[START Material provided]
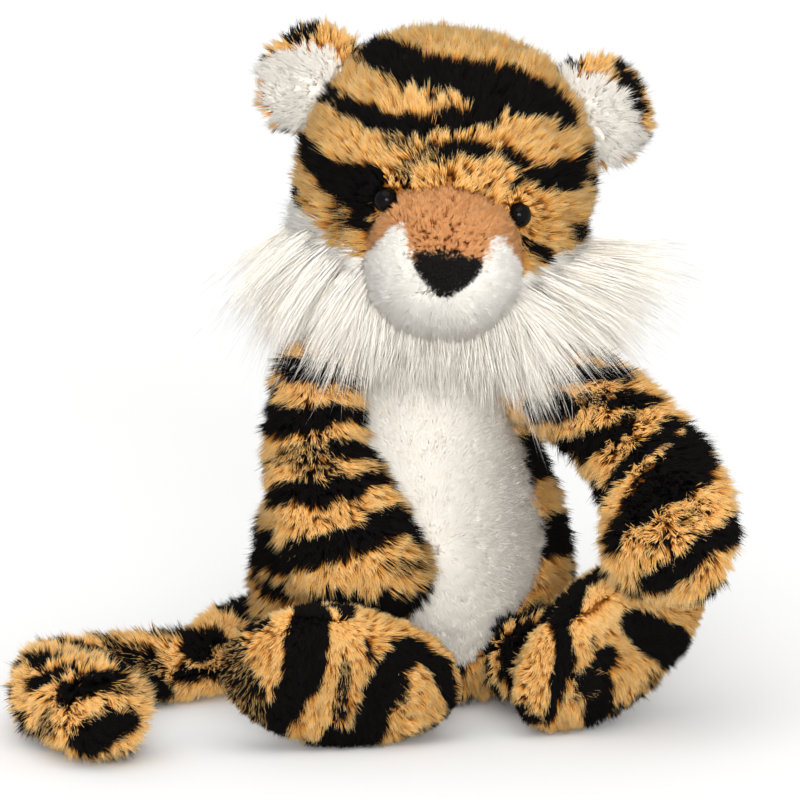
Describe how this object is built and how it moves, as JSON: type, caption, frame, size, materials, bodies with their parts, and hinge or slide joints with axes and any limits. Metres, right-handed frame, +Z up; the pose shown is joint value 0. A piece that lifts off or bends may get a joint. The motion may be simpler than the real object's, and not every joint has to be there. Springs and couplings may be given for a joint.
{
  "type": "plush tiger",
  "caption": "Seated plush tiger with striped fur, white belly and muzzle, long white ruff, turning head, swinging arms, rolling legs and a long tail",
  "frame": {"origin": "floor under the middle of the seat", "axes": "+Z up, the tiger faces -Y, its own left is +X; +X is the longest extent"},
  "size_m": [0.2479, 0.1776, 0.2396],
  "materials": {
    "tiger_fur": "dense plush pile, golden tan with black stripes",
    "white_plush": "short dense white pile",
    "long_white_fur": "long fine white hair",
    "tan_plush": "short curly tan pile",
    "nose_velour": "black velour",
    "eye_plastic": "polished black dome",
    "washer_plastic": "moulded",
    "wadding": "loose polyester wadding",
    "pellet_bag": "plain woven bag of pellets"
  },
  "bodies": {
    "torso": {"torso_skin": "tiger_fur", "belly_panel": "white_plush", "torso_stuffing": "wadding", "seat_pellet_bag": "pellet_bag"},
    "neck": {"neck_wadding": "wadding"},
    "head": {"head_skin": "tiger_fur", "head_stuffing": "wadding", "muzzle": "white_plush", "nose_bridge": "tan_plush", "nose": "nose_velour", "eye_left": "eye_plastic", "eye_right": "eye_plastic", "eye_washer_left": "washer_plastic", "eye_washer_right": "washer_plastic", "cheek_ruff_left": "long_white_fur", "cheek_ruff_right": "long_white_fur", "chin_ruff": "long_white_fur"},
    "ear_left": {"ear_skin_left": "tiger_fur", "ear_lining_left": "white_plush"},
    "ear_right": {"ear_skin_right": "tiger_fur", "ear_lining_right": "white_plush"},
    "arm_left": {"arm_skin_left": "tiger_fur", "arm_stuffing_left": "wadding"},
    "arm_right": {"arm_skin_right": "tiger_fur", "arm_stuffing_right": "wadding"},
    "leg_left": {"leg_skin_left": "tiger_fur", "sole_left": "tiger_fur", "leg_stuffing_left": "wadding"},
    "leg_right": {"leg_skin_right": "tiger_fur", "sole_right": "tiger_fur", "leg_stuffing_right": "wadding"},
    "tail": {"tail_skin": "tiger_fur", "tail_stuffing": "wadding"}
  },
  "joints": [
    {"name": "neck_nod", "type": "hinge", "parent": "torso", "child": "neck", "pos_m": [0.00291, 0.00073, 0.116], "axis": [1, 0, 0], "range_deg": [-20, 6]},
    {"name": "neck_turn", "type": "hinge", "parent": "neck", "child": "head", "pos_m": [0.00291, 0.00073, 0.116], "axis": [0, 0, 1], "range_deg": [-30, 30], "deforming": ["chin_ruff"]},
    {"name": "arm_left_raise", "type": "hinge", "parent": "torso", "child": "arm_left", "pos_m": [0.03922, -0.00187, 0.115], "axis": [0, -1, 0], "range_deg": [0, 14]},
    {"name": "arm_right_raise", "type": "hinge", "parent": "torso", "child": "arm_right", "pos_m": [-0.03375, -0.02006, 0.115], "axis": [0, 1, 0], "range_deg": [0, 50]},
    {"name": "leg_left_roll", "type": "hinge", "parent": "torso", "child": "leg_left", "pos_m": [0.03374, -0.02457, 0.02], "axis": [0.4848, -0.8746, 0], "range_deg": [-21, 0]},
    {"name": "leg_right_roll", "type": "hinge", "parent": "torso", "child": "leg_right", "pos_m": [-0.01826, -0.03753, 0.02], "axis": [-0.2147, 0.9767, 0], "range_deg": [0, 27]},
    {"name": "tail_swing", "type": "hinge", "parent": "torso", "child": "tail", "pos_m": [-0.01016, 0.04075, 0.015], "axis": [0, 0, -1], "range_deg": [0, 60]},
    {"name": "ear_left_fold", "type": "hinge", "parent": "head", "child": "ear_left", "pos_m": [0.05796, -0.00133, 0.20502], "axis": [0.4919, 0.0256, -0.8703], "range_deg": [-25, 25], "stiffness_Nm_per_rad": 0.008},
    {"name": "ear_right_fold", "type": "hinge", "parent": "head", "child": "ear_right", "pos_m": [-0.03035, -0.00521, 0.21508], "axis": [0.675, 0.0256, 0.7373], "range_deg": [-25, 25], "stiffness_Nm_per_rad": 0.008}
  ]
}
[END Material provided]
-- Job --
Write out the whole listing again, exactly as it stands.

-- Result of the exercise --
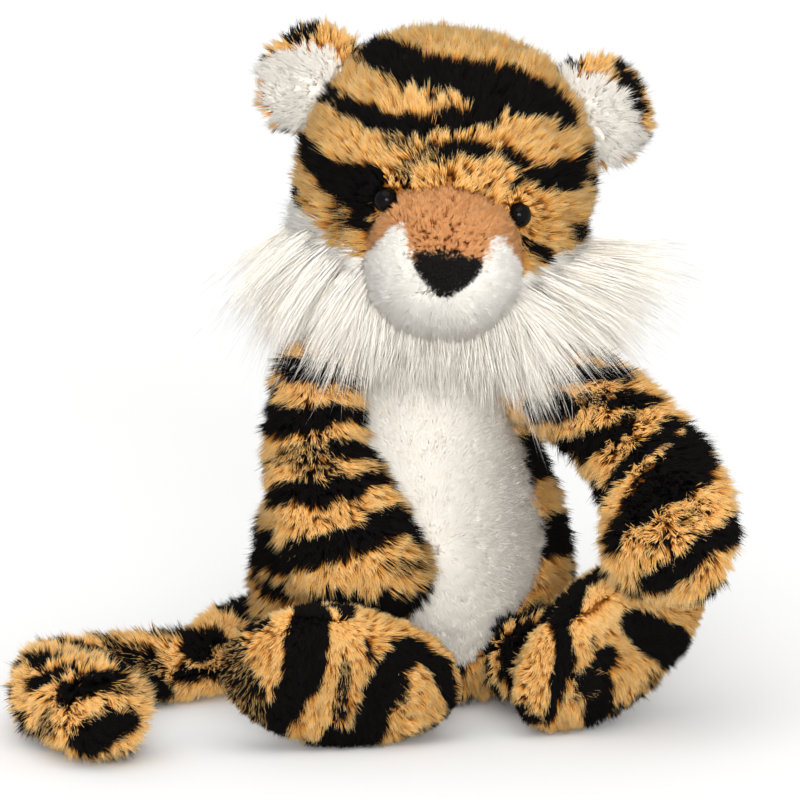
Describe how this object is built and how it moves, as JSON: type, caption, frame, size, materials, bodies with their parts, and hinge or slide joints with axes and any limits. Metres, right-handed frame, +Z up; the pose shown is joint value 0. A piece that lifts off or bends may get a joint. The motion may be simpler than the real object's, and not every joint has to be there. Springs and couplings may be given for a joint.
{
  "type": "plush tiger",
  "caption": "Seated plush tiger with striped fur, white belly and muzzle, long white ruff, turning head, swinging arms, rolling legs and a long tail",
  "frame": {"origin": "floor under the middle of the seat", "axes": "+Z up, the tiger faces -Y, its own left is +X; +X is the longest extent"},
  "size_m": [0.2479, 0.1776, 0.2396],
  "materials": {
    "tiger_fur": "dense plush pile, golden tan with black stripes",
    "white_plush": "short dense white pile",
    "long_white_fur": "long fine white hair",
    "tan_plush": "short curly tan pile",
    "nose_velour": "black velour",
    "eye_plastic": "polished black dome",
    "washer_plastic": "moulded",
    "wadding": "loose polyester wadding",
    "pellet_bag": "plain woven bag of pellets"
  },
  "bodies": {
    "torso": {"torso_skin": "tiger_fur", "belly_panel": "white_plush", "torso_stuffing": "wadding", "seat_pellet_bag": "pellet_bag"},
    "neck": {"neck_wadding": "wadding"},
    "head": {"head_skin": "tiger_fur", "head_stuffing": "wadding", "muzzle": "white_plush", "nose_bridge": "tan_plush", "nose": "nose_velour", "eye_left": "eye_plastic", "eye_right": "eye_plastic", "eye_washer_left": "washer_plastic", "eye_washer_right": "washer_plastic", "cheek_ruff_left": "long_white_fur", "cheek_ruff_right": "long_white_fur", "chin_ruff": "long_white_fur"},
    "ear_left": {"ear_skin_left": "tiger_fur", "ear_lining_left": "white_plush"},
    "ear_right": {"ear_skin_right": "tiger_fur", "ear_lining_right": "white_plush"},
    "arm_left": {"arm_skin_left": "tiger_fur", "arm_stuffing_left": "wadding"},
    "arm_right": {"arm_skin_right": "tiger_fur", "arm_stuffing_right": "wadding"},
    "leg_left": {"leg_skin_left": "tiger_fur", "sole_left": "tiger_fur", "leg_stuffing_left": "wadding"},
    "leg_right": {"leg_skin_right": "tiger_fur", "sole_right": "tiger_fur", "leg_stuffing_right": "wadding"},
    "tail": {"tail_skin": "tiger_fur", "tail_stuffing": "wadding"}
  },
  "joints": [
    {"name": "neck_nod", "type": "hinge", "parent": "torso", "child": "neck", "pos_m": [0.00291, 0.00073, 0.116], "axis": [1, 0, 0], "range_deg": [-20, 6]},
    {"name": "neck_turn", "type": "hinge", "parent": "neck", "child": "head", "pos_m": [0.00291, 0.00073, 0.116], "axis": [0, 0, 1], "range_deg": [-30, 30], "deforming": ["chin_ruff"]},
    {"name": "arm_left_raise", "type": "hinge", "parent": "torso", "child": "arm_left", "pos_m": [0.03922, -0.00187, 0.115], "axis": [0, -1, 0], "range_deg": [0, 14]},
    {"name": "arm_right_raise", "type": "hinge", "parent": "torso", "child": "arm_right", "pos_m": [-0.03375, -0.02006, 0.115], "axis": [0, 1, 0], "range_deg": [0, 50]},
    {"name": "leg_left_roll", "type": "hinge", "parent": "torso", "child": "leg_left", "pos_m": [0.03374, -0.02457, 0.02], "axis": [0.4848, -0.8746, 0], "range_deg": [-21, 0]},
    {"name": "leg_right_roll", "type": "hinge", "parent": "torso", "child": "leg_right", "pos_m": [-0.01826, -0.03753, 0.02], "axis": [-0.2147, 0.9767, 0], "range_deg": [0, 27]},
    {"name": "tail_swing", "type": "hinge", "parent": "torso", "child": "tail", "pos_m": [-0.01016, 0.04075, 0.015], "axis": [0, 0, -1], "range_deg": [0, 60]},
    {"name": "ear_left_fold", "type": "hinge", "parent": "head", "child": "ear_left", "pos_m": [0.05796, -0.00133, 0.20502], "axis": [0.4919, 0.0256, -0.8703], "range_deg": [-25, 25], "stiffness_Nm_per_rad": 0.008},
    {"name": "ear_right_fold", "type": "hinge", "parent": "head", "child": "ear_right", "pos_m": [-0.03035, -0.00521, 0.21508], "axis": [0.675, 0.0256, 0.7373], "range_deg": [-25, 25], "stiffness_Nm_per_rad": 0.008}
  ]
}